Filsuf Jerman, Jurgen Habermas,
walau mengakui internet mengaktifkan para pembaca dan penulis dari akar
rumput secara bebas dan egaliter, pesimistis karena internet hanya membawa
diskusi yang terfragmentasi dan tidak berakhir pada satu ruang publik.

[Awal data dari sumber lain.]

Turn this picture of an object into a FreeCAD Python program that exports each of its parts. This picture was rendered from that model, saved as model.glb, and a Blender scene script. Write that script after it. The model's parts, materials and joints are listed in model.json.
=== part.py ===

Menurut Habermas, dengan meningkatnya opini oleh massa, meningkat pula
kebutuhan dan peran pers berkualitas, baik majalah politik maupun surat kabar
nasional.
Namun, filsuf Søren Kierkegaard
(1813-1855) dari awal sudah melihat cacat ruang publik pada media massa saat
itu karena: (1) setiap orang dapat beropini, padahal tidak memiliki
pengalaman langsung atau bukan ahli dalam hal tersebut, serta (2) orang yang
beropini tidak diwajibkan atau memiliki tanggung jawab atas pendapat
tersebut.
Kondisi
dan ciri era pasca-kebenaran
Setidaknya ada tiga kondisi yang
mendukung tumbuhnya era pasca-kebenaran saat ini. Pertama, pada level
filosofis, berkembangnya pemikiran-pemikiran pascamodern yang menggugat
obyektivitas, universalitas kebenaran, kemapanan konsep kebenaran klasik
sebagai kesesuaian antara pernyataan dan kenyataan. Manusia seolah-olah
dihadapkan pada banyak jenis kebenaran sehingga berkata benar, benar versi
siapa?
Kedua, dukungan keberadaan
teknologi yang mempermudah penciptaan teks/gambar/video, menggandakan,
memanipulasi, menyunting, dan menyebarkan secara masif melalui internet.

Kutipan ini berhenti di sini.